Mais pour être présentable, ce genre de fossile doit d'abord être dégagé de sa gangue de sable solidifié. Un travail de longue haleine. Car il faut gratter délicatement le sable, pour faire ressortir peu à peu le fossile sans trop le fragiliser. "Et parfois, il faut le restaurer, s'il lui manque un petit bout" précise Bernard. Car un fossile n'est pas toujours retrouvé entier. Souvent, un autre morceau de fossile permet de remplacer la partie manquante. Et si l'orifice est petit, un peu de sable tamisé mélangé à de la colle de papier peint suffit à le reboucher.Quand je marche, je regarde toujours par terre. Et dès qu'il y a quelque chose, je le trouve.
Depuis des années, Bernard rencontre d'autres passionnés lors de bourses et de salons spécialisés : à Sainte-Marie-aux-Mines, bien sûr, mais également à Mulhouse, Paris, Munich et, tous les deux ans, Tucson, en Arizona.
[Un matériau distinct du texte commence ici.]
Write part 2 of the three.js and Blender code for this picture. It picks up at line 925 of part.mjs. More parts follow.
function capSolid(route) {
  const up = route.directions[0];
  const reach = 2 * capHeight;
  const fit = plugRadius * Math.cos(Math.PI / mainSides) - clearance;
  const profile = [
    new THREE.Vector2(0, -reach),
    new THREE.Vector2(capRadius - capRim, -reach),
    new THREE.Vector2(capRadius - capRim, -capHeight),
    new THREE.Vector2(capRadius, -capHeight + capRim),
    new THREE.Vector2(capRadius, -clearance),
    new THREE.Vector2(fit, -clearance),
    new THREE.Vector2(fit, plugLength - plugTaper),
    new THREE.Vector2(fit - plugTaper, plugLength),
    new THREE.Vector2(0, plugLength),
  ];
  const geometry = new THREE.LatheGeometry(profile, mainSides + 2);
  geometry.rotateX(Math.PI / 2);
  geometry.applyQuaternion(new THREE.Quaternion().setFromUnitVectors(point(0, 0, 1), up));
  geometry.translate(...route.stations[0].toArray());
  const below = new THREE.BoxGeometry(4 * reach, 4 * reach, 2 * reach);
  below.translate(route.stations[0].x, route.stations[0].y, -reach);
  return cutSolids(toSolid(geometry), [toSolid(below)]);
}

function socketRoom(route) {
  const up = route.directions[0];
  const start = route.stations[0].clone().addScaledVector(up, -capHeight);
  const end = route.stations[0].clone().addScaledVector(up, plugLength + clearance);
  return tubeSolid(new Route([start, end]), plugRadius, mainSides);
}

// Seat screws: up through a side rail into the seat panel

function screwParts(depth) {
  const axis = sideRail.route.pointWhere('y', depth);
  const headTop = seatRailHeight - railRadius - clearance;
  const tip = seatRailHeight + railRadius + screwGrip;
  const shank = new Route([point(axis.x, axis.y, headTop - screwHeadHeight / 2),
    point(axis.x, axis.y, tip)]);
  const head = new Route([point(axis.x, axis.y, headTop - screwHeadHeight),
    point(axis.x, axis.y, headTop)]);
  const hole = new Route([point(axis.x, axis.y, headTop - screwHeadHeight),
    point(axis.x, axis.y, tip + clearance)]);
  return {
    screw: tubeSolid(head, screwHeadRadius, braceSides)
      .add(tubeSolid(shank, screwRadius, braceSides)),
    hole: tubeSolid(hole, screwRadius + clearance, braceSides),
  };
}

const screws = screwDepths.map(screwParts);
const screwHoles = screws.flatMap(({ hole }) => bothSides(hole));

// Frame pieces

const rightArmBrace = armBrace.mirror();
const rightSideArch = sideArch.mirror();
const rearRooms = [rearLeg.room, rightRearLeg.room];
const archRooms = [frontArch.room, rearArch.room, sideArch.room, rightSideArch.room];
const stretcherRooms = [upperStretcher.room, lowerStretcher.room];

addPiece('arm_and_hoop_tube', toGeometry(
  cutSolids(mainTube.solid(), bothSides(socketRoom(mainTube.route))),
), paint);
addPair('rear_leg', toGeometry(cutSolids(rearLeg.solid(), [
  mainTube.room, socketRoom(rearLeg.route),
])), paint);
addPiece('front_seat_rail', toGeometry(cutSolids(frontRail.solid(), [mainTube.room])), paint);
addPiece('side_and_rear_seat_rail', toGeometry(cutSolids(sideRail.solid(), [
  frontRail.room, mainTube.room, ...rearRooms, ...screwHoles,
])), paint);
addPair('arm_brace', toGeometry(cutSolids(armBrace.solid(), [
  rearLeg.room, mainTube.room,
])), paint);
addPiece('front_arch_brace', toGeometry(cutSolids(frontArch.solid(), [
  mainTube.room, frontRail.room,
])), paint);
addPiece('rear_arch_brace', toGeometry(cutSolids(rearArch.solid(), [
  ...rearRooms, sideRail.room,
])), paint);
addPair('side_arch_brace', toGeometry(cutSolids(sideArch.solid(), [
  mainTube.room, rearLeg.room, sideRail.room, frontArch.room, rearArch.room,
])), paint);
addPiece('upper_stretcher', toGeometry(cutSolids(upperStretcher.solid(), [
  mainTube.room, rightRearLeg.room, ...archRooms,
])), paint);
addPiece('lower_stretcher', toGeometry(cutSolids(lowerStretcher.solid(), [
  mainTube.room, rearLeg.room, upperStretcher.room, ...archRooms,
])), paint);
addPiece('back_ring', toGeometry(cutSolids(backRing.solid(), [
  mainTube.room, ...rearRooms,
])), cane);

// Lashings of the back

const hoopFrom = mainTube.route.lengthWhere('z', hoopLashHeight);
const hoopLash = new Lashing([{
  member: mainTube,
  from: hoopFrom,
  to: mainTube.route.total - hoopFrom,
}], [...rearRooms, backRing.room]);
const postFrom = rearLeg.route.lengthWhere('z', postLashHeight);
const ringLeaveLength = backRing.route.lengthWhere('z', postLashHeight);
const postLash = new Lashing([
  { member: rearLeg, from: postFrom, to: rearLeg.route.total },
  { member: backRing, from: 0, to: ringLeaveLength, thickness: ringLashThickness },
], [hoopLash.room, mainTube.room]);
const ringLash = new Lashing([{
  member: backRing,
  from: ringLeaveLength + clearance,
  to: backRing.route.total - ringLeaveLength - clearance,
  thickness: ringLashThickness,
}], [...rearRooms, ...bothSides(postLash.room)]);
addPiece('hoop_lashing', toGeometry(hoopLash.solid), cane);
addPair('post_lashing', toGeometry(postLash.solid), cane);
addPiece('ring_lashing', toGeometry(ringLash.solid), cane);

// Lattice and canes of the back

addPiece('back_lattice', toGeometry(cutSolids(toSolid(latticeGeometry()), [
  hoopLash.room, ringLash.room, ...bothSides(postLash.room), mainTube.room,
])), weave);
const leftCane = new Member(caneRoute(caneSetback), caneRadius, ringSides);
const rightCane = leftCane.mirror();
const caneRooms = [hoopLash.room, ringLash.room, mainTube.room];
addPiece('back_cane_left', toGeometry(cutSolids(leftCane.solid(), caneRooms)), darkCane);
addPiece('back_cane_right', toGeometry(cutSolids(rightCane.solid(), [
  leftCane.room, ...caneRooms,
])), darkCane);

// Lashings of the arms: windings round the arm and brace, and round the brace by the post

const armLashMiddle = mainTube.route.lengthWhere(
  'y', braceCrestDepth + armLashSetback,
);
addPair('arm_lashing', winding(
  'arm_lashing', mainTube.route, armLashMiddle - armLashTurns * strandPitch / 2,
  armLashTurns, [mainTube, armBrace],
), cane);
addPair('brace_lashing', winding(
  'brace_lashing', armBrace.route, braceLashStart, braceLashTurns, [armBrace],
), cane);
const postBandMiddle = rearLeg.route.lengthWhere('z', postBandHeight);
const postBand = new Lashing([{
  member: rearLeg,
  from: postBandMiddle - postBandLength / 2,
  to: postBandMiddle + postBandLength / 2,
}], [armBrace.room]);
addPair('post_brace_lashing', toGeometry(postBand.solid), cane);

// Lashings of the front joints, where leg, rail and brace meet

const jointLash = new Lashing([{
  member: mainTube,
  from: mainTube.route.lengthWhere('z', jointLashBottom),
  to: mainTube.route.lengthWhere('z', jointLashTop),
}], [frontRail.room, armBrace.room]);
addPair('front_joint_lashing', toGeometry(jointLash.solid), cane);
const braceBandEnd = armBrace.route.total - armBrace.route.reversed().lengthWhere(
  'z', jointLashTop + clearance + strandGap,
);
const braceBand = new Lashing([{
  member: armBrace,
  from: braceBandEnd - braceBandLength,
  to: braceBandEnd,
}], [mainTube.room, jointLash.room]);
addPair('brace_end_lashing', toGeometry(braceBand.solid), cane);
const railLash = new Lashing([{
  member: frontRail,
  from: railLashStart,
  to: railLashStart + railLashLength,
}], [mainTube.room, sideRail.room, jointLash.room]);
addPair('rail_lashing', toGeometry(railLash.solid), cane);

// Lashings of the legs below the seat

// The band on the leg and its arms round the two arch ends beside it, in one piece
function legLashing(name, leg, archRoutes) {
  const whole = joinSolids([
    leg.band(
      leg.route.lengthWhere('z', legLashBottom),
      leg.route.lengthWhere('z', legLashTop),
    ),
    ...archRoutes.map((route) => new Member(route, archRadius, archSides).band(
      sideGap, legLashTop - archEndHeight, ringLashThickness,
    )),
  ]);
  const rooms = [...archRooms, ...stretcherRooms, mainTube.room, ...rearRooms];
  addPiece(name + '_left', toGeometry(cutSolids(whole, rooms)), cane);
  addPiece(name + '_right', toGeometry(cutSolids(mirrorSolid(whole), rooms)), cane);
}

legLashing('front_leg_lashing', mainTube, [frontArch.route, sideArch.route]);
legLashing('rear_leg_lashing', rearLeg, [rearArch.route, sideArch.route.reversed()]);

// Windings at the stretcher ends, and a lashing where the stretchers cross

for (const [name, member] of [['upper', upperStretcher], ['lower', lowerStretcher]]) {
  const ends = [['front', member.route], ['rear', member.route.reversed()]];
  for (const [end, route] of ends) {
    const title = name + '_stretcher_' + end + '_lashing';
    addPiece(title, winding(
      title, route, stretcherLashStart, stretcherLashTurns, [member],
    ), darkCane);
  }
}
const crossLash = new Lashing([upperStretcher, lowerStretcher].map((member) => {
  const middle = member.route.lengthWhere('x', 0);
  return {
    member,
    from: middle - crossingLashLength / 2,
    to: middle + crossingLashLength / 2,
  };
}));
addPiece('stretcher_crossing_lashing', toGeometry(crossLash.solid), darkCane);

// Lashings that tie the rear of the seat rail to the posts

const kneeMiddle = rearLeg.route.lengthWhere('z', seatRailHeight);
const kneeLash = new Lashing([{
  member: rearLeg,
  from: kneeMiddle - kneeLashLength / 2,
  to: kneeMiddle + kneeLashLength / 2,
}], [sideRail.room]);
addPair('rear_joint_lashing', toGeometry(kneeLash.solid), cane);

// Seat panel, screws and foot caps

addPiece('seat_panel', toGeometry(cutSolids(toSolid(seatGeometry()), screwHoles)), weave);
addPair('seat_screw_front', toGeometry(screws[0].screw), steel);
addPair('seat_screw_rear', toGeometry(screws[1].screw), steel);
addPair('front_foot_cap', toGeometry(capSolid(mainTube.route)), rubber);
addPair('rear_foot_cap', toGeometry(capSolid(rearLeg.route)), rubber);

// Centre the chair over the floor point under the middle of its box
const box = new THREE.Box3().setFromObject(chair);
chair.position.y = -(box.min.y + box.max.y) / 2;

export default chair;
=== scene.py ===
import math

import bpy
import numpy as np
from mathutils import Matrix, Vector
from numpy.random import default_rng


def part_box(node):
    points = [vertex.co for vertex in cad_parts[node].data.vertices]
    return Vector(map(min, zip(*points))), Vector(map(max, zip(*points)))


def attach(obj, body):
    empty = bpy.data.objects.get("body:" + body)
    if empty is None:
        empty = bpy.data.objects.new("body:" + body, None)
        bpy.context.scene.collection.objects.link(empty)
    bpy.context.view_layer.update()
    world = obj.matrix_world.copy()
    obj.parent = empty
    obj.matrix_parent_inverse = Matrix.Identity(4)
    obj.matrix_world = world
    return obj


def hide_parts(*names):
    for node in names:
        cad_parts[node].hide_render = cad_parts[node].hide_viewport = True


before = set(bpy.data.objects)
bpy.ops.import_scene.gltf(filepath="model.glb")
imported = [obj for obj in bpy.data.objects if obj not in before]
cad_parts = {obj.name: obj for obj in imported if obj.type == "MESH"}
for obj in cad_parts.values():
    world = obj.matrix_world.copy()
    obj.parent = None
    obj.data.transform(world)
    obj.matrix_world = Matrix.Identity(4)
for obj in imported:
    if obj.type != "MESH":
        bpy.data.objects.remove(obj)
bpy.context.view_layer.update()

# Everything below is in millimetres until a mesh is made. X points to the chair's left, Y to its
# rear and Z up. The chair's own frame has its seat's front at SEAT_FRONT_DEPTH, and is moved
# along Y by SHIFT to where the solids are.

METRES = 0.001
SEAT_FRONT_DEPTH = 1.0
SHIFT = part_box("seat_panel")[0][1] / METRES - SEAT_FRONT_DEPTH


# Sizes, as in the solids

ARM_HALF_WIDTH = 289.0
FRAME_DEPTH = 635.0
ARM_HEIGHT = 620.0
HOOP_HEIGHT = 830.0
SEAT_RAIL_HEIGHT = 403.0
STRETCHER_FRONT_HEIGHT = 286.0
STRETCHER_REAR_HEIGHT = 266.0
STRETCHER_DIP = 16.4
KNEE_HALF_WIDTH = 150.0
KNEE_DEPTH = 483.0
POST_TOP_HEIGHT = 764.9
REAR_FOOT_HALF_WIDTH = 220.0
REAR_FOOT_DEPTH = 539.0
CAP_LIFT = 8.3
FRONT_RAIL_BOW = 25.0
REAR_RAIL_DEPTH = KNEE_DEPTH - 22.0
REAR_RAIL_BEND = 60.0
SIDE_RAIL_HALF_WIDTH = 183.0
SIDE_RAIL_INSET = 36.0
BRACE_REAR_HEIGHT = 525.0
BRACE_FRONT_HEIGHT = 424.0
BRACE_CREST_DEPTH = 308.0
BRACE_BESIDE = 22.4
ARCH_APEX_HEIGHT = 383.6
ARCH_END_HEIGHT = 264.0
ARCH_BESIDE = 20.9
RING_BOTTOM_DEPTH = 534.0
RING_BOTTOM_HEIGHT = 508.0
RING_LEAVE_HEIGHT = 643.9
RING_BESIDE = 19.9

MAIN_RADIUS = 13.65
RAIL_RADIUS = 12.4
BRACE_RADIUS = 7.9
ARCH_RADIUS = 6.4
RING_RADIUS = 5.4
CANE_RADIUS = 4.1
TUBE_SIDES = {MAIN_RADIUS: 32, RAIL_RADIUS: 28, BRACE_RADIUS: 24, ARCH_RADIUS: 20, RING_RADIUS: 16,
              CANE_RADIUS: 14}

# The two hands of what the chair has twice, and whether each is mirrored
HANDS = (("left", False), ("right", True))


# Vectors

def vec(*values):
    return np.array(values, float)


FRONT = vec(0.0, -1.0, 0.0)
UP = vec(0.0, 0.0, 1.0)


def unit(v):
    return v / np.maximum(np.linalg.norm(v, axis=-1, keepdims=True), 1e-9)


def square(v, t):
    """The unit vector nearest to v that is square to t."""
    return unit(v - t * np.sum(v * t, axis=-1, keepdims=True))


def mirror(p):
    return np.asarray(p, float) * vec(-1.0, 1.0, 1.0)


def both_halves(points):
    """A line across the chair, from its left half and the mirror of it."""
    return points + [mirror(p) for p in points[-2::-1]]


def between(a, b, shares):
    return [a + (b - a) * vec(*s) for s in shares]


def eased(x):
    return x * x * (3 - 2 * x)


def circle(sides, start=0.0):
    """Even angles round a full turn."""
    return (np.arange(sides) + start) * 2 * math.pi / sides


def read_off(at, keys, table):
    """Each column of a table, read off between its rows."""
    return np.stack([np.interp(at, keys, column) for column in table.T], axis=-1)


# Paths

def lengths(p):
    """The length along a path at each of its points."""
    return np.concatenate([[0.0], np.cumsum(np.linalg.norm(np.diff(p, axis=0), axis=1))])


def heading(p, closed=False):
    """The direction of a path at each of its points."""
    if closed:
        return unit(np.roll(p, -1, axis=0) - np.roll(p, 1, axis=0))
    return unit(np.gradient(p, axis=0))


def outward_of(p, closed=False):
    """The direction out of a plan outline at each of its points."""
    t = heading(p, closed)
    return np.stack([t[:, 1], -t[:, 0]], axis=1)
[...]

Ce sont toujours pour lui des occasions de nouvelles rencontres et de belles découvertes. Il y complète sa collection, et y revend aussi les pièces auxquelles il ne tient pas – et qu'il présente sur des supports en bois de sa propre fabrication.
C'est à Tucson qu'il se procure aussi les plus belles pièces de sa collection d'arbres pétrifiés, originaires du monde entier. Des "tranches" de troncs fossilisés, allant d'une dizaine de centimètres à près d'un mètre de diamètre. "Ces arbres sont tombés au sol, souvent après une éruption volcanique" explique-t-il. "Ils ont été rapidement recouverts de boue et d'eau. Et par l'action de minéraux, se sont peu à peu transformés en pierre." Toutes ces pièces sont très lourdes, parce que principalement constituées de quartz, et offrent souvent de belles couleurs, "qui proviennent des minéraux qu'ils contiennent. S'ils sont verts, c'est du cuivre ou du chrome. Le brun, c'est du fer, et la calcite donne diverses couleurs."
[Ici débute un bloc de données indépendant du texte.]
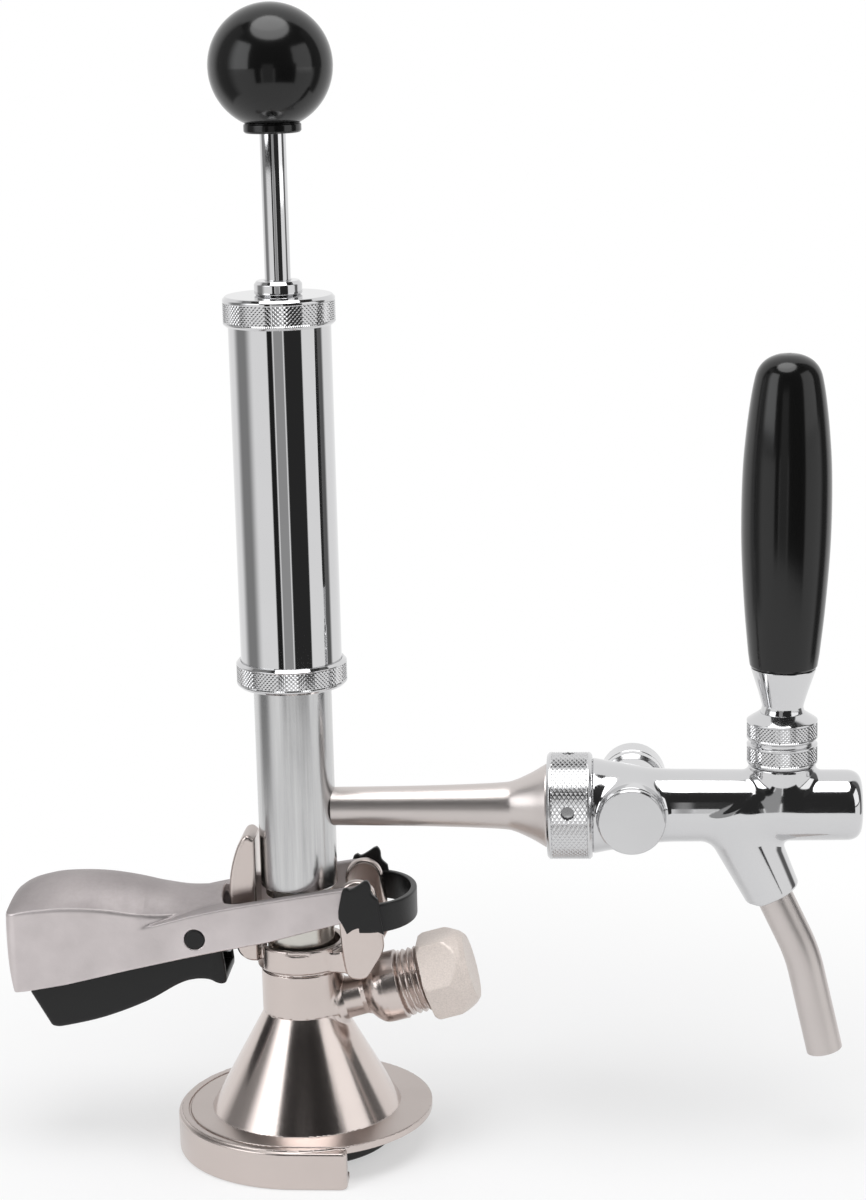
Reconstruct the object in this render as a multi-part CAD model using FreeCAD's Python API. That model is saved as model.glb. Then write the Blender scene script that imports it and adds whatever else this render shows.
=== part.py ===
"""Keg coupler with a fork handle, carrying a hand party pump and a flow control tap.

Millimetres, at real size. Z is the pump's axis and points up, with the origin on it at
the underside of the coupler's skirt. +X points to the tap, -X to the coupler's handle.
The handle is down and the probe lowered, the pump's knob is half out and the tap is shut.
"""

import FreeCAD
import Part
import math
import os

V = FreeCAD.Vector

# Coupler body: skirt, plate, cone, neck and collar.
skirt_radius = 44.5
skirt_reach = 18.0
skirt_wall = 4.5
skirt_corner = 3.0
skirt_step = 0.6
lip_height = 2.8
lip_width = 5.5
flange_space = 8.0
plate_step = 1.1
plate_thickness = 3.0
cone_radius = 33.0
cone_height = 34.5
cone_wall = 3.2
cone_fillet = 2.0
neck_radius = 14.0
neck_height = 16.7
collar_radius = 15.5
collar_height = 8.5
collar_bore = 13.2
collar_depth = 5.0
chamber_wall = 1.4

# Locking fin on the handle side, and the hinge lugs on the tap side.
fin_inner_x = -14.05
fin_radius = 44.3
fin_catch_radius = 46.7
fin_width = 15.0
fin_height = 40.0
fin_drop = 5.2
fin_slot_width = 19.0
fin_web_width = 9.0
hinge_x = 21.0
hinge_height = 17.9
lug_radius = 6.5
lug_thickness = 3.2
lug_inner_y = 10.8
lug_lean = 8.4
hinge_pin_radius = 3.0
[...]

Mais ses pièces les plus émouvantes ne sont pas forcément les plus esthétiques. Ainsi, ce morceau de roche grise, en réalité un fragment fossilisé d'une tige de fougère géante, qu'il a découvert près de Wattwiller. Ou encore cet objet à l'aspect d'un gros noyau de pêche grisâtre, en réalité "une noix fossilisée d'il y a environ 20.000 ans, trouvée dans une gravière du Bas-Rhin. Aussi vieille que les mammouths."
Et à propos mammouths, Bernard est particulièrement fier de sa série d'ossements : "un fémur d'1,35mètre de long. Là, le cubitus, d'un animal jeune, et quelques fémurs plus petits, probablement de femelles"… ainsi que plusieurs humérus, une côte et un morceau de sternum. Sans compter les innombrables petits fragments d'os, qu'il revend pour quelques euros lors de salons.
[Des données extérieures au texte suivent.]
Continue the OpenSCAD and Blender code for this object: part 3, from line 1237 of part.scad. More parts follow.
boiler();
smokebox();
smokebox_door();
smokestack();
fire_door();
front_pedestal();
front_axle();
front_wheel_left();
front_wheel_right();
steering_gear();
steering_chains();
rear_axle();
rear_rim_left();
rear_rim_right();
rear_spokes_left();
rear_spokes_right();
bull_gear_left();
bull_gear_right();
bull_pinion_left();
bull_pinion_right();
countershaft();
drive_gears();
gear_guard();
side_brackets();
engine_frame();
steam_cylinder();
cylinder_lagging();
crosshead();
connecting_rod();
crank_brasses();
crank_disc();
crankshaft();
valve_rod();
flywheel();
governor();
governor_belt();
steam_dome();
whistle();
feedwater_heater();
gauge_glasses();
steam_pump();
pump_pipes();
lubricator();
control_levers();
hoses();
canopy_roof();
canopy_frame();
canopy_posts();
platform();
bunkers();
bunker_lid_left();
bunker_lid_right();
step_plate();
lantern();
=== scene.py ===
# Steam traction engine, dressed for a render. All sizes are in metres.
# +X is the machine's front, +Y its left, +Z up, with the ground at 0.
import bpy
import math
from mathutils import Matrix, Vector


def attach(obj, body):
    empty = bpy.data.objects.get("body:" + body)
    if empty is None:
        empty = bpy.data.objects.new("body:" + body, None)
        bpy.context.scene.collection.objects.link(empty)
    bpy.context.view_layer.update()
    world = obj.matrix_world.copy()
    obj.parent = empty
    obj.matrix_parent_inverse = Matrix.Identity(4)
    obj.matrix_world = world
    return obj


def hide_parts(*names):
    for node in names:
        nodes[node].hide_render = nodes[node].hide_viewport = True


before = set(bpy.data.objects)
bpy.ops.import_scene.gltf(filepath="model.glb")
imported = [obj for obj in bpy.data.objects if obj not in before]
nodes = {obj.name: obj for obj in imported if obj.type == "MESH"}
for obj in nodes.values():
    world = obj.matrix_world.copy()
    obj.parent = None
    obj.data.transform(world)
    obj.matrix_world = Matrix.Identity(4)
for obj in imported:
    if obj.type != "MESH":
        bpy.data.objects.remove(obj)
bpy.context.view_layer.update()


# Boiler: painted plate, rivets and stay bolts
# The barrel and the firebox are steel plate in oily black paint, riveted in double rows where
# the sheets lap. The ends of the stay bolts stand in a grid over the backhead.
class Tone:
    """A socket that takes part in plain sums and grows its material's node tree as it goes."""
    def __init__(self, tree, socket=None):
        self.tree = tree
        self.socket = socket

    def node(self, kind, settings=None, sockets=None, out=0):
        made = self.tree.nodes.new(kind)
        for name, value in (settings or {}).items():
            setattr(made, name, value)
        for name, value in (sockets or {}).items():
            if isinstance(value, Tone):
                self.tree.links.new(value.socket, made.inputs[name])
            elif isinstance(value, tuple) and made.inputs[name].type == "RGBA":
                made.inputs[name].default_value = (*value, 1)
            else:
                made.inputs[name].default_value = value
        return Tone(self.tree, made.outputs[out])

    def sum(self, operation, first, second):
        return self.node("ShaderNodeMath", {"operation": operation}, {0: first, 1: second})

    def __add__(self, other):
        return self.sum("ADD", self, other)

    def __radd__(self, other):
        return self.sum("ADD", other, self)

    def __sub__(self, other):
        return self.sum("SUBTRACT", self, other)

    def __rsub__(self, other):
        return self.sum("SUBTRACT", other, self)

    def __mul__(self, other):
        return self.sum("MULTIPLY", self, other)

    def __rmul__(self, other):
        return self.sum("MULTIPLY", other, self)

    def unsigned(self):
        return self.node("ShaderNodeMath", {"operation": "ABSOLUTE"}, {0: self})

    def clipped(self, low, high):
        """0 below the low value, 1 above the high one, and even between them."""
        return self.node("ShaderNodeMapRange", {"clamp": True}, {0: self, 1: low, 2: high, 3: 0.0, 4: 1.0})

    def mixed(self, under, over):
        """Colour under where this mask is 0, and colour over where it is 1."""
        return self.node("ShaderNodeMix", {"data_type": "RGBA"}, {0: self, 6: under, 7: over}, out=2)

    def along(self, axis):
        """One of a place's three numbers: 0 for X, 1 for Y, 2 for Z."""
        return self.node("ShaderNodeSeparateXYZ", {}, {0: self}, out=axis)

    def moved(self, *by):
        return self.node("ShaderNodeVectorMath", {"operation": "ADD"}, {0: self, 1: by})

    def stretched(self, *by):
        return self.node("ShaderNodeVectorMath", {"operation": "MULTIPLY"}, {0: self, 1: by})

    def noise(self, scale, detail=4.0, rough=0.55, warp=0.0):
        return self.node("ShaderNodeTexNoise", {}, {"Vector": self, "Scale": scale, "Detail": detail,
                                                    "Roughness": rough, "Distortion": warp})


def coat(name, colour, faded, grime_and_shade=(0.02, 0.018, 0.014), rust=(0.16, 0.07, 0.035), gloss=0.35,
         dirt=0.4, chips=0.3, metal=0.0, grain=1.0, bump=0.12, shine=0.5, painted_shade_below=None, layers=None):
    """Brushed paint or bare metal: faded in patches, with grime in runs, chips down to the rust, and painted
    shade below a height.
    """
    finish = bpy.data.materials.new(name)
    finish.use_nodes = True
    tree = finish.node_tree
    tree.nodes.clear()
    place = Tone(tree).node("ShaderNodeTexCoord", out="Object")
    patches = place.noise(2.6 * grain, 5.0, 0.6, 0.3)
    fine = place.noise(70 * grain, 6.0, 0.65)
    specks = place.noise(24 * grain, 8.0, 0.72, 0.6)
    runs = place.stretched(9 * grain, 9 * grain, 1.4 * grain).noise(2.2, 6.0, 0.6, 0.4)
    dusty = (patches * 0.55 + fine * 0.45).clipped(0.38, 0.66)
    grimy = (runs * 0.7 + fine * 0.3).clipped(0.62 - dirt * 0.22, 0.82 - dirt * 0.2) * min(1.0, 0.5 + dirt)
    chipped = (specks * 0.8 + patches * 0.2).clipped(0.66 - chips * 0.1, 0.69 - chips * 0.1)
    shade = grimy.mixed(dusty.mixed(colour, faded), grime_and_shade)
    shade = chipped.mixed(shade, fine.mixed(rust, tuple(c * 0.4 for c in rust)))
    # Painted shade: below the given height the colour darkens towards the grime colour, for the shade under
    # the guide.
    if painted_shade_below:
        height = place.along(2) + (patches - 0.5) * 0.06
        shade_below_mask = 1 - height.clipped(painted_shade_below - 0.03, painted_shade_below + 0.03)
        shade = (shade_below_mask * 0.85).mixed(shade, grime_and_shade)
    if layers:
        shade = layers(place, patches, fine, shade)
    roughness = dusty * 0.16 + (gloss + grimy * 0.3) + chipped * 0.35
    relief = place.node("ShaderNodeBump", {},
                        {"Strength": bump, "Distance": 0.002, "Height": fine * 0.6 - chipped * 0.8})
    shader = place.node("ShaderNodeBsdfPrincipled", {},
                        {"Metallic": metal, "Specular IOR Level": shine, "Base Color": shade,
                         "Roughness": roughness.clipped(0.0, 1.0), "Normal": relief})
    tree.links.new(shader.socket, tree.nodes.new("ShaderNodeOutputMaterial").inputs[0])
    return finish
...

Les restes de ces animaux colossaux, qui ont vécu il y a 10.000 à 100.000 ans, sont généralement découverts par hasard, lors de travaux d'excavation dans des gravières près de Darmstatt, en Allemagne, ou par des chalutiers le long de la côte hollandaise. "A la période glaciaire, l'eau était gelée, et le niveau de la mer du Nord était très bas. Les mammouths traversaient donc à sec entre la Grande Bretagne et les Pays-Bas" rappelle Bernard. "Et pour les gravières, c'était pareil. En Allemagne, il y avait des steppes – comme aujourd'hui en Sibérie. Les mammouths sont morts sur place, et bien plus tard, leurs ossements se sont retrouvés dans des trous d'eau."
Là aussi, selon l'état de l'os, Bernard fait un peu de nettoyage à la meuleuse, ou reconstitue les parties manquantes, tout en ayant grand plaisir à s'informer sur l'histoire de ces animaux et leur mode de vie.A la période glaciaire, les mammouths traversaient à sec entre la Grande-Bretagne et les Pays-Bas.
Petite fantaisie un tantinet moins préhistorique : il s'est aussi constitué une belle collection d'une centaine de balances de cuisine ("Wirtschaftswaagen") du début du 20e siècle. Et durant la belle saison, son jardin s'orne d'une remarquable collection de cactus. Mais bientôt, avec le retour des frimas, ces derniers vont devoir retourner dans la cave, pour passer l'hiver en compagnie des minerais, fossiles et bois pétrifiés.